Coding Sessions on Twitch TV

Coding Sessions on Twitch TV

I will update this section after every Twitch session with new material: the .nb, the YouTube link, and all other files (mostly data files) that are needed as input, or comments/addenda that I have after the session.

First session", Apr 26, 2019, 5pm EDT, Operator Notation with Applications

This first session provides a general intro to the operator notation. We will also use some pattern matching and show function composition: right-composition and left-composition. As application we look at free stock and options data from the Deutsche Börse AG, also provided by the AWS data registry.

Second session, May 2, 2019, 5pm EDT, Introduction to Association and Dataset, part 1

This is the first of three parts that introduce Association and Dataset. The Association is a high-performance method to handle key-value pairs of any expression of any type and "behave" like lists. The Dataset is an interactive way to study tabular data, allowing deep drill-down and slicing and dicing of the data in any manner. As example we use the Titanic dataset, the Deutsche Börse data, and the US 2016 presidential election data.

Third session, May 21, 2019, 5pm EDT, Introduction to Association and Dataset, part 2

In the third session we continue our introduction to Association and Dataset. In particular, with the Association we look closer at tree-based modeling and manipulation of the data. We use the Titanic dataset again to understand layers/levels of the data with colors. Next, we use the planets dataset to look closer at non-rectangular data in an Association.

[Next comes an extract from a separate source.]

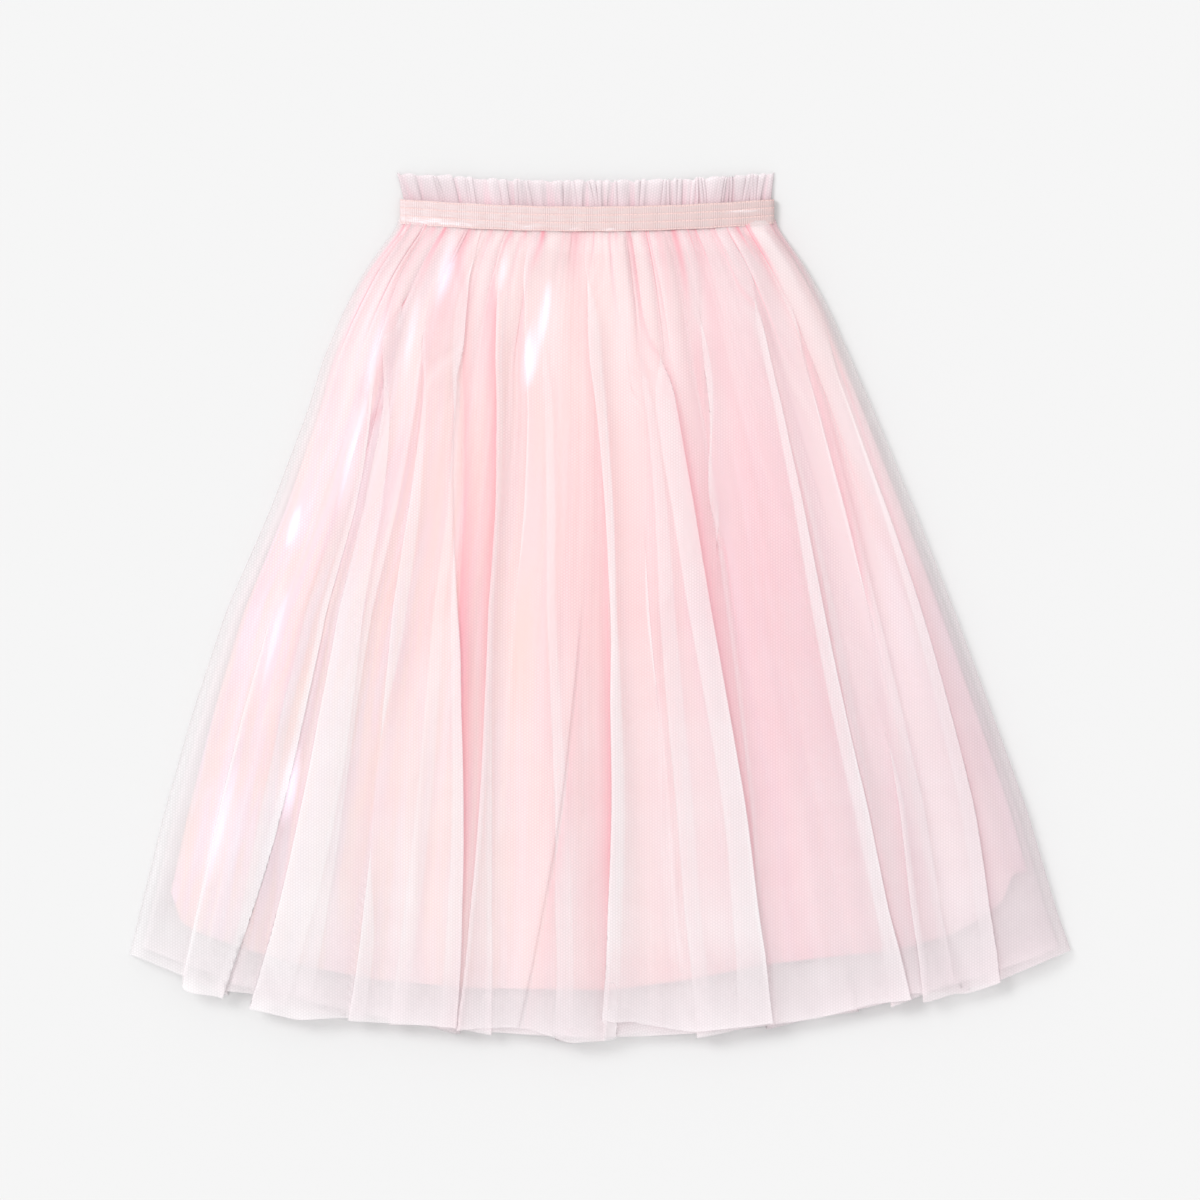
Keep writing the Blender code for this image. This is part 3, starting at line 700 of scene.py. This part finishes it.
def shimmer(name):
    """Satin with a pearly film: smooth, opaque, and changing in hue along its creases, with painted
    shade and painted highlights that glow.
    """
    material, tree = new_material(name)
    # The gleams are painted highlights that glow through emission; they are not sampled as lamps.
    material.cycles.emission_sampling = "NONE"  # the gleams are marks on the cloth, not lamps
    cloth, spot, parts, (_, _, slit), across = cloth_sockets(tree)
    drawn = add(tree, "ShaderNodeMapping", {"Vector": cloth, "Scale": (120, 9, 1)})
    streaks = add(tree, "ShaderNodeTexNoise", {
        "Vector": drawn, "Scale": 1, "Detail": 4}).outputs["Fac"]
    near_waist, near_hem, film = (
        dyed(add(tree, "ShaderNodeValToRGB", {"Fac": amount}), stops)
        for amount, stops in ((across, WAIST_DYES_AND_SHADE), (across, HEM_DYES_AND_SHADE), (streaks, FILM_DYES)))
    to_waist, to_left, flecks = (
        add(tree, "ShaderNodeMapRange", {
            "Value": value, "From Min": start, "From Max": end, "To Min": least, "To Max": most,
        })
        for value, start, end, least, most in (
            (parts["Y"], 0, 0.19, 0, 1), (across, 0.48, 0.1, 0.12, 0.75),
            (streaks, 0.36, 0.56, 0.35, 1)))
    creased, peachy = (crease_share(tree, spot, creases) for creases in (GLEAMS, PEACHES))
    lower = add(tree, "ShaderNodeMath", {0: to_waist, 1: -0.5, 2: 1}, operation="MULTIPLY_ADD")
    # valley is painted shade: a deeper pink in the gather slits.
    filmed, valley, gleam = (
        add(tree, "ShaderNodeMath", {0: one, 1: other}, operation="MULTIPLY")
        for one, other in ((to_left, lower), (slit, 0.65), (creased, flecks)))
    colour = near_hem
    for amount, over in ((to_waist, near_waist), (filmed, film), (valley, dye(VALLEY_SHADE)),
                         (peachy, dye(PEACH)), (gleam, dye(GLEAM_HIGHLIGHT))):
        colour = add(tree, "ShaderNodeMix", {0: amount, 6: colour, 7: over},
                     data_type="RGBA").outputs[2]
    # Painted glow: the gleams shine through emission, though they are no lamp.
    glow = add(tree, "ShaderNodeMath", {0: gleam, 1: 0.9}, operation="MULTIPLY")
    bump = add(tree, "ShaderNodeBump", {"Height": streaks, "Strength": 0.25, "Distance": 0.001})
    surface = add(tree, "ShaderNodeBsdfPrincipled", {
        "Base Color": colour, "Roughness": 0.36, "Specular IOR Level": 0.6, "Sheen Weight": 0.15,
        "Normal": bump, "Emission Color": dye(GLOW), "Emission Strength": glow})
    add(tree, "ShaderNodeOutputMaterial", {"Surface": surface})
    return material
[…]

Fourth session, June 4, 2019, 5pm EDT, Introduction to Association and Dataset, part 3

In the fourth session we close our introduction to Association and Dataset with some advanced usages of Associations.

Fifth session, June 18, 2019, 4pm EDT, Dataset, Query, and Web Scraping of Free Data

In this session we close our introduction of the Dataset and introduce the Query (which is what the Dataset is based upon), show some techniques for scraping of data on the web, and then visualize in the Dataset. First, we use the planets data to show the application of all documented Dataset/Query usages. We show the Dataset version and the Query version and the raw data Query version next to one another. Next, we use Query on financial portfolio data (and display results in Datasets). Third, we show different techniques (direct import of html, straight html / tag parsing without JavaScript, html / tag parsing with JavaScript, webMathematica) to extract data from websites and analyse / display results.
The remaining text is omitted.